▶ EXERCISE DIRECTIONS: Look for "metres (right-handed), its" in the listing below, then copy exactly the line it appears in and all lines after it to the end, and nothing more.

─── MATERIAL SUPPLIED

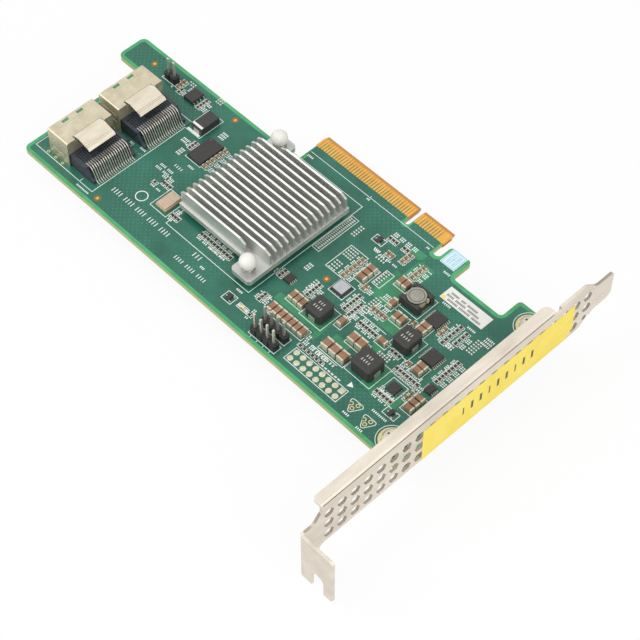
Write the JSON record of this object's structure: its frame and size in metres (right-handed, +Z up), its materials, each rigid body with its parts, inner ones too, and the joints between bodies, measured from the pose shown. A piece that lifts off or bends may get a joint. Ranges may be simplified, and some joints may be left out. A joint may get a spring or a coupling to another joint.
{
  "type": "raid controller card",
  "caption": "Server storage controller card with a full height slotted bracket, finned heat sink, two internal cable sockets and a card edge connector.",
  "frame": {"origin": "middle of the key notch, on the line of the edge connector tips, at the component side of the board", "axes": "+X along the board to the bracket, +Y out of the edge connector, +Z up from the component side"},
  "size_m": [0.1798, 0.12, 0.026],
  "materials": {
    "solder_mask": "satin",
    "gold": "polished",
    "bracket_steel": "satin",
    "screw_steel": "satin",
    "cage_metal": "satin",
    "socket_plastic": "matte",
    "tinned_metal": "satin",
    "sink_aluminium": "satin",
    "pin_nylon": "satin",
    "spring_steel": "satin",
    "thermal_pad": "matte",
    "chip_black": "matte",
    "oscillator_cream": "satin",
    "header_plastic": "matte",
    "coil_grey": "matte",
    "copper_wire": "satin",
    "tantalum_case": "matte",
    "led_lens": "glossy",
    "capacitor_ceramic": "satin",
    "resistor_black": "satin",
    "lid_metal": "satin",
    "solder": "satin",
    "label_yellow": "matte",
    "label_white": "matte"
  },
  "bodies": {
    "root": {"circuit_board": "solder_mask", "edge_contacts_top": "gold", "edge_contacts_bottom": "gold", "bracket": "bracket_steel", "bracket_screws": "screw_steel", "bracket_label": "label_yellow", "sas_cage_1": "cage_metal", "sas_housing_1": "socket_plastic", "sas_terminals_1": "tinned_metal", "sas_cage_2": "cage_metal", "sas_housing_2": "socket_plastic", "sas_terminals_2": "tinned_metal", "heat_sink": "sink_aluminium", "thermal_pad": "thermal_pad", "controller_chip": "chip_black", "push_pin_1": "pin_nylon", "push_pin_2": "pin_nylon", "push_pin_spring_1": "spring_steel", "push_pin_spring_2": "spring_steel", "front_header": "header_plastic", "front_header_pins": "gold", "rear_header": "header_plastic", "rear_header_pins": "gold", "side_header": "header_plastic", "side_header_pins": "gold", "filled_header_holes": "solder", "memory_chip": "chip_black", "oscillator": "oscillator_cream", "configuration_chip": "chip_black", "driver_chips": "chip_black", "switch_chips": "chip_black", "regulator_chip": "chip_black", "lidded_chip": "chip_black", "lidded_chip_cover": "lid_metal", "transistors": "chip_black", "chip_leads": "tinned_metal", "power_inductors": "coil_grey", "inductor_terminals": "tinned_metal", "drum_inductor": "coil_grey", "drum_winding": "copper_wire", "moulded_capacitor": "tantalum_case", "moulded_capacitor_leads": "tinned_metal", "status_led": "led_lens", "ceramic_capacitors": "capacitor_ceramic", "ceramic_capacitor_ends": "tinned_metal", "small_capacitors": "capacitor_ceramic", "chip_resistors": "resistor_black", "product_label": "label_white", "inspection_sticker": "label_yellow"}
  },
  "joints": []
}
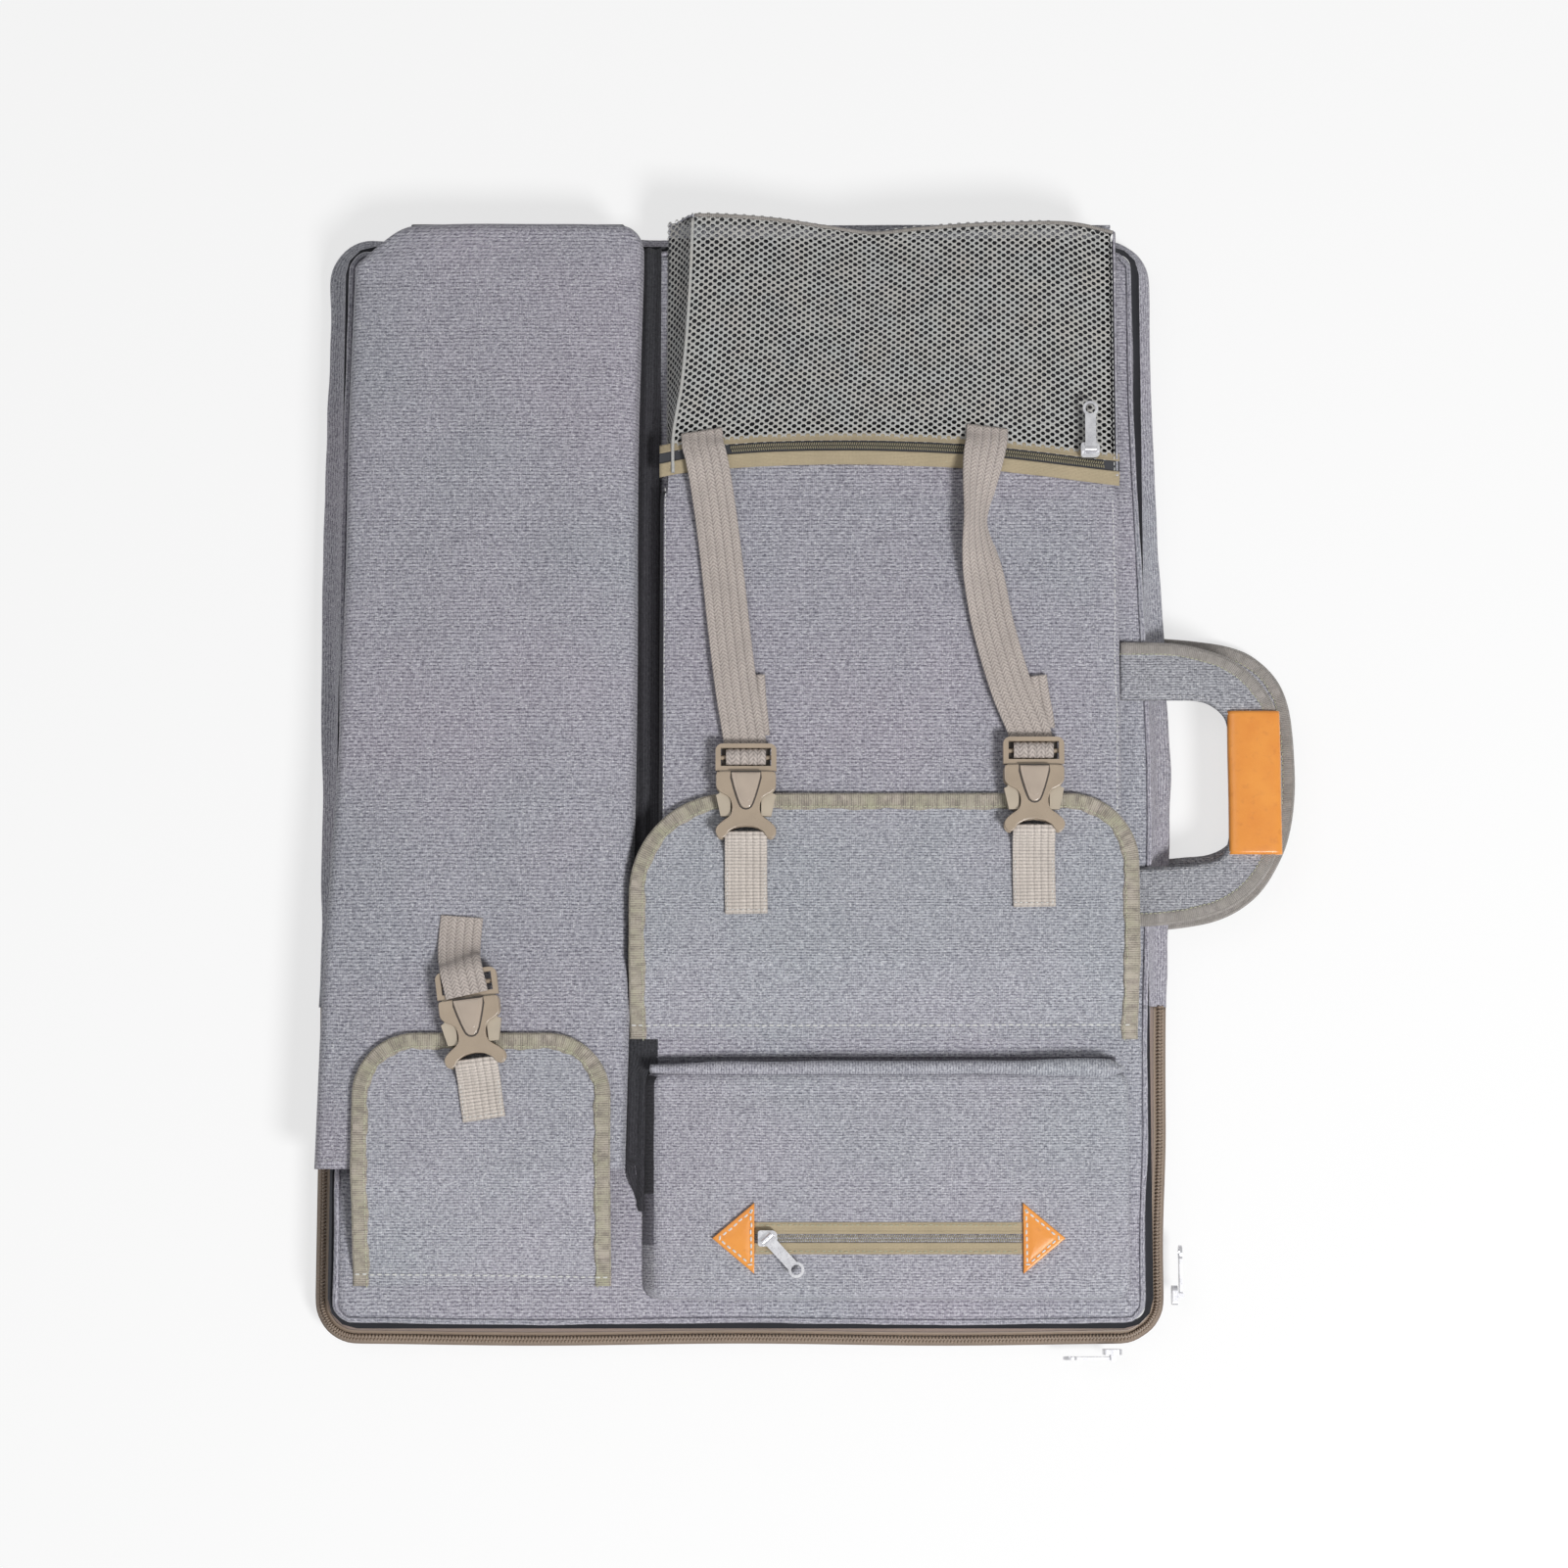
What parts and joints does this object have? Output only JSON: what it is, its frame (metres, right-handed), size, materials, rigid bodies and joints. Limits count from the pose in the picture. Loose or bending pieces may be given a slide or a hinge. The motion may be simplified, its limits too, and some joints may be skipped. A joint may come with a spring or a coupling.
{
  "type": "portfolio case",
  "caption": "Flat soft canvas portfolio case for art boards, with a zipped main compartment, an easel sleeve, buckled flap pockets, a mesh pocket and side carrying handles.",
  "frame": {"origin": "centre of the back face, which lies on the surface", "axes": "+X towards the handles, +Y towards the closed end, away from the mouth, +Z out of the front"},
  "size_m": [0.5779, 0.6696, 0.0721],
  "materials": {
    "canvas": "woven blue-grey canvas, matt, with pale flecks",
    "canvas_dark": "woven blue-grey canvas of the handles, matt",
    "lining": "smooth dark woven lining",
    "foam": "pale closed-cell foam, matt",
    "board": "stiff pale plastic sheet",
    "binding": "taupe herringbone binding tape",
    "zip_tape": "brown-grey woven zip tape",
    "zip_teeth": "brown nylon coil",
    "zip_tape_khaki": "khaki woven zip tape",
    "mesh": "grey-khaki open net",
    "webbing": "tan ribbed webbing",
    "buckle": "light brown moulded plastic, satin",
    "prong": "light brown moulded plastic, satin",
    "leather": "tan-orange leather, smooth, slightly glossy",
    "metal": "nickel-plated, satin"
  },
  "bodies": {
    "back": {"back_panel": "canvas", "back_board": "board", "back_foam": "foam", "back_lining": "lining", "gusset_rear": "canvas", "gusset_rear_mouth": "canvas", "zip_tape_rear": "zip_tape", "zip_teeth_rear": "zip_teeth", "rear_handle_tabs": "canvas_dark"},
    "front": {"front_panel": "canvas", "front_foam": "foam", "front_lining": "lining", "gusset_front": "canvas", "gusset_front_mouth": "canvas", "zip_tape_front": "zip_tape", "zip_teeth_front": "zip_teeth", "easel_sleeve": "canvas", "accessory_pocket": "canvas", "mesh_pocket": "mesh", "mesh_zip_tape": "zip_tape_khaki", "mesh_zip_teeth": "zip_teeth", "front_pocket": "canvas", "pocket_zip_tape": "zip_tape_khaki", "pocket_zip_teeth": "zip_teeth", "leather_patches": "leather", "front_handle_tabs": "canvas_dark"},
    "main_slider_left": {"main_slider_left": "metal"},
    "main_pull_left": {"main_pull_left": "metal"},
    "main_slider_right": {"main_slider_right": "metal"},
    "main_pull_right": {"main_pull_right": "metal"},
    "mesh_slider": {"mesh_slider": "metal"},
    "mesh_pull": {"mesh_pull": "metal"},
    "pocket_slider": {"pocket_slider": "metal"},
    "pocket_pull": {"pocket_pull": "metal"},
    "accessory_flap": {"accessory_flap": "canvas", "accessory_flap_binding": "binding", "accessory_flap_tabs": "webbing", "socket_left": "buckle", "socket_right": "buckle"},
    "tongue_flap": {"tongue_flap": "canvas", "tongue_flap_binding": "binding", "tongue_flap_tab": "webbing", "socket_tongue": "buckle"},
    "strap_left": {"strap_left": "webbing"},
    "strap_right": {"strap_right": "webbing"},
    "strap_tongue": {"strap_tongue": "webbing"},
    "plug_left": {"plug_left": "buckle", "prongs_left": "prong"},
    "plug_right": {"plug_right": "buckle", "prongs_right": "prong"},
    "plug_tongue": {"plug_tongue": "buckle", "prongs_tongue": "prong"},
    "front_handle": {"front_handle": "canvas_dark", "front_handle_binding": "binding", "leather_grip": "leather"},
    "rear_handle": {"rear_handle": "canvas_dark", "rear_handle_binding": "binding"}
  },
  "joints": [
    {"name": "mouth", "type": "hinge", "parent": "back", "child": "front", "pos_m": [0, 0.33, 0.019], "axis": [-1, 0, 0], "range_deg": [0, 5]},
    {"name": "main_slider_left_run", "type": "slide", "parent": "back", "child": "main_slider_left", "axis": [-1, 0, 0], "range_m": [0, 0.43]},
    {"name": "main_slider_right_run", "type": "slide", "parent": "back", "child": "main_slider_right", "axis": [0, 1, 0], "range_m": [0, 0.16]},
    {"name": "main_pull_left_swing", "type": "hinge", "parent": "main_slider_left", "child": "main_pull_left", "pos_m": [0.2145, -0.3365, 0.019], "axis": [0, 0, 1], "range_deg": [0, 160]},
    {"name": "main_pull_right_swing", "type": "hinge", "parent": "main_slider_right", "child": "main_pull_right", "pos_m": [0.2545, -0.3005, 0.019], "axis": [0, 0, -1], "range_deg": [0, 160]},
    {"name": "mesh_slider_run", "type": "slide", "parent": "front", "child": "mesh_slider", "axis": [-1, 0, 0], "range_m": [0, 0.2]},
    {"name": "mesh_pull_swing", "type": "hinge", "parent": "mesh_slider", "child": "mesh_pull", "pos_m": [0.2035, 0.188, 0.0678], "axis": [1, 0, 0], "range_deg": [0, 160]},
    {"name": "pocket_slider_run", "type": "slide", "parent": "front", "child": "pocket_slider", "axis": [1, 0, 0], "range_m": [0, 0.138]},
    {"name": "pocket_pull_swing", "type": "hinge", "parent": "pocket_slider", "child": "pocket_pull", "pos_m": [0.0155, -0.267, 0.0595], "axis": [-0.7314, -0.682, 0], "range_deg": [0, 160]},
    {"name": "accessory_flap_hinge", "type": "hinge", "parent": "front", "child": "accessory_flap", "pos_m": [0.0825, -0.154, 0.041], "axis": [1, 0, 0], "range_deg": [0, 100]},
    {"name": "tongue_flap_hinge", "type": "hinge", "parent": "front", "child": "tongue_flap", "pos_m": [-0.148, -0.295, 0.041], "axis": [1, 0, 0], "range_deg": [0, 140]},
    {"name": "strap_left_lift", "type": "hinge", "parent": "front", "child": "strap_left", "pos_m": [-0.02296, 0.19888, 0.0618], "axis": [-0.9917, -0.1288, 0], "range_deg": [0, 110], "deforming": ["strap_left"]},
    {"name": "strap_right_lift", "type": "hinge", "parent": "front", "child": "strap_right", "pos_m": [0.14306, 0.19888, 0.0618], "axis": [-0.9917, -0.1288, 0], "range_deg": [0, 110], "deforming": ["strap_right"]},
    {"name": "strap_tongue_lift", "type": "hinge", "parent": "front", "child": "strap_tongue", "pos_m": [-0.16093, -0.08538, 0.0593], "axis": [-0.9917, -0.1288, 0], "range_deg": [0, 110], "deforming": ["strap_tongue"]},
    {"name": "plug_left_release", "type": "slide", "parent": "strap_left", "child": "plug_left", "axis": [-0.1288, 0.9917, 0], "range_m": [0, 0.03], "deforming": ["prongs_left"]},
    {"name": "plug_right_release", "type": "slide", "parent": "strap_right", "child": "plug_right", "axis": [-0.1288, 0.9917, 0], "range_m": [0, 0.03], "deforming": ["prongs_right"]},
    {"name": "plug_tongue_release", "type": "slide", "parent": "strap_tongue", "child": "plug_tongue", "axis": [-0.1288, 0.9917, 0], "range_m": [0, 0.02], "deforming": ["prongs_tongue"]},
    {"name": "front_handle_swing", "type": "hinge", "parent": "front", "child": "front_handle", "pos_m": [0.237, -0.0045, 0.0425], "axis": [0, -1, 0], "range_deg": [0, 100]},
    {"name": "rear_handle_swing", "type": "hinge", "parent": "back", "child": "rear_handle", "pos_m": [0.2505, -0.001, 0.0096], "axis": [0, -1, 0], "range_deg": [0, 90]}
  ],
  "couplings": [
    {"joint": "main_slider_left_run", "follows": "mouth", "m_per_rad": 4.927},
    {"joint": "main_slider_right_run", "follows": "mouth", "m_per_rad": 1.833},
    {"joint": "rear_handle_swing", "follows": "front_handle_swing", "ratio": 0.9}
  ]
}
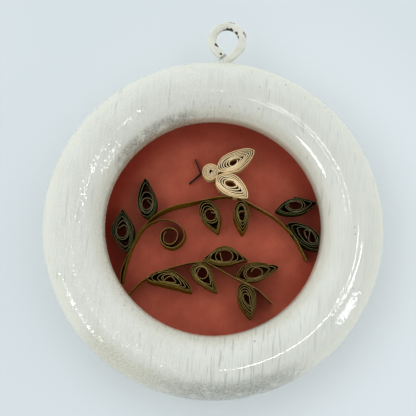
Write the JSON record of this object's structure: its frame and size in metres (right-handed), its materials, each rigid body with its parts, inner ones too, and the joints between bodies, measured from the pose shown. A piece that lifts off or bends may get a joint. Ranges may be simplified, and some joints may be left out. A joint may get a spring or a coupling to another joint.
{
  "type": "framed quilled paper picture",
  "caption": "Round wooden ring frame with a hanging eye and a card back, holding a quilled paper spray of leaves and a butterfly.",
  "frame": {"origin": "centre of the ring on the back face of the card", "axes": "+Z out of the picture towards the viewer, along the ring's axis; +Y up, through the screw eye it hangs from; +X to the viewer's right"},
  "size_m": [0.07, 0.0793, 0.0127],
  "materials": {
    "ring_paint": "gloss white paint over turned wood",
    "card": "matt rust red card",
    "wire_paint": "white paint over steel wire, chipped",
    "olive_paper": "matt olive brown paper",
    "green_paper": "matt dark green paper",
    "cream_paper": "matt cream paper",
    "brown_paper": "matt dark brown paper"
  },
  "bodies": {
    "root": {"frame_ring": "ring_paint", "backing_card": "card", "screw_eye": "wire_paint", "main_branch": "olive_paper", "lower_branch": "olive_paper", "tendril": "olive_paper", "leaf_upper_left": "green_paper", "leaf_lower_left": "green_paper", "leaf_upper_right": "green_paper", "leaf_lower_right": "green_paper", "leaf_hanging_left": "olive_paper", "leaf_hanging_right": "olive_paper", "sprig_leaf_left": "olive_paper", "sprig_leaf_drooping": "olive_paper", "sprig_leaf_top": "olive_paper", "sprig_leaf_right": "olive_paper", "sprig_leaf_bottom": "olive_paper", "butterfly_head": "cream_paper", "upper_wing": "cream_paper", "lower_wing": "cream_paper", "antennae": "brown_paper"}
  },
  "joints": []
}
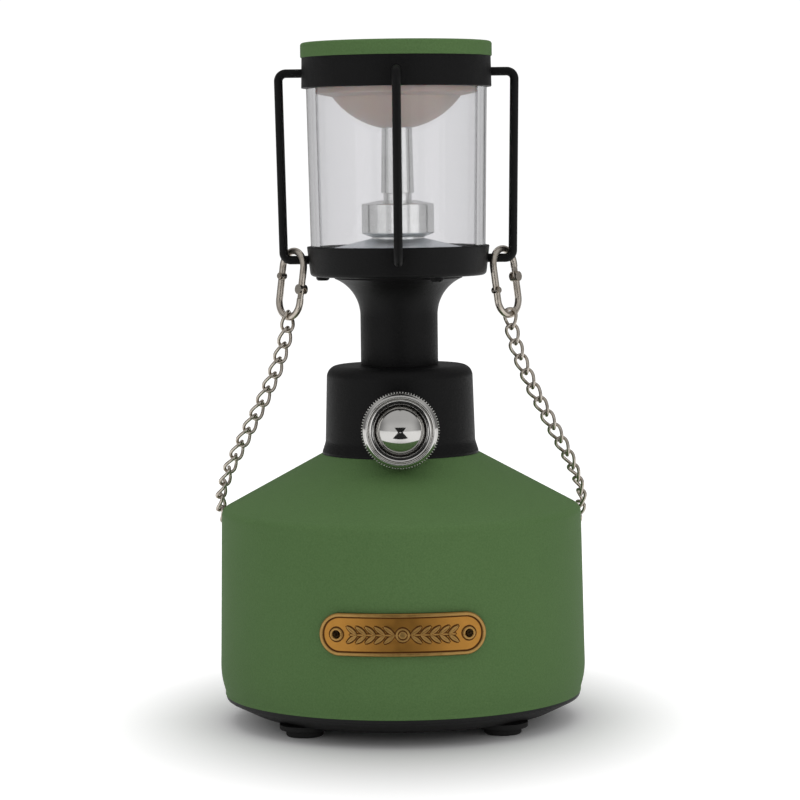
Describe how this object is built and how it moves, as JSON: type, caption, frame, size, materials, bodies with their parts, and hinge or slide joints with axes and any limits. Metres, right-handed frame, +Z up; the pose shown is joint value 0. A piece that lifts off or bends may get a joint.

──────

▶ EXERCISE RESULT:
Write the JSON record of this object's structure: its frame and size in metres (right-handed), its materials, each rigid body with its parts, inner ones too, and the joints between bodies, measured from the pose shown. A piece that lifts off or bends may get a joint. Ranges may be simplified, and some joints may be left out. A joint may get a spring or a coupling to another joint.
{
  "type": "framed quilled paper picture",
  "caption": "Round wooden ring frame with a hanging eye and a card back, holding a quilled paper spray of leaves and a butterfly.",
  "frame": {"origin": "centre of the ring on the back face of the card", "axes": "+Z out of the picture towards the viewer, along the ring's axis; +Y up, through the screw eye it hangs from; +X to the viewer's right"},
  "size_m": [0.07, 0.0793, 0.0127],
  "materials": {
    "ring_paint": "gloss white paint over turned wood",
    "card": "matt rust red card",
    "wire_paint": "white paint over steel wire, chipped",
    "olive_paper": "matt olive brown paper",
    "green_paper": "matt dark green paper",
    "cream_paper": "matt cream paper",
    "brown_paper": "matt dark brown paper"
  },
  "bodies": {
    "root": {"frame_ring": "ring_paint", "backing_card": "card", "screw_eye": "wire_paint", "main_branch": "olive_paper", "lower_branch": "olive_paper", "tendril": "olive_paper", "leaf_upper_left": "green_paper", "leaf_lower_left": "green_paper", "leaf_upper_right": "green_paper", "leaf_lower_right": "green_paper", "leaf_hanging_left": "olive_paper", "leaf_hanging_right": "olive_paper", "sprig_leaf_left": "olive_paper", "sprig_leaf_drooping": "olive_paper", "sprig_leaf_top": "olive_paper", "sprig_leaf_right": "olive_paper", "sprig_leaf_bottom": "olive_paper", "butterfly_head": "cream_paper", "upper_wing": "cream_paper", "lower_wing": "cream_paper", "antennae": "brown_paper"}
  },
  "joints": []
}
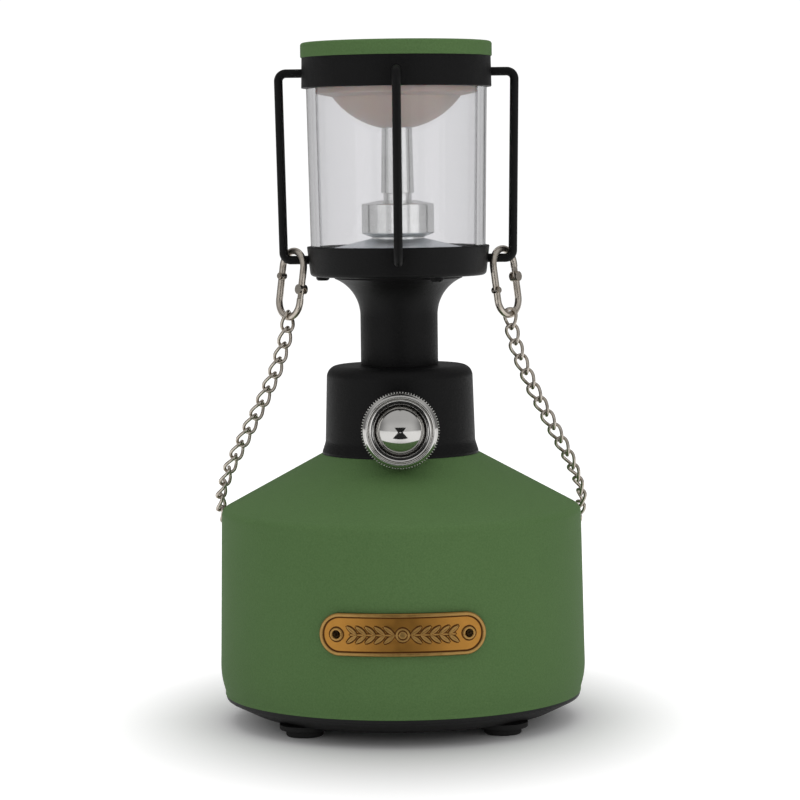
Describe how this object is built and how it moves, as JSON: type, caption, frame, size, materials, bodies with their parts, and hinge or slide joints with axes and any limits. Metres, right-handed frame, +Z up; the pose shown is joint value 0. A piece that lifts off or bends may get a joint.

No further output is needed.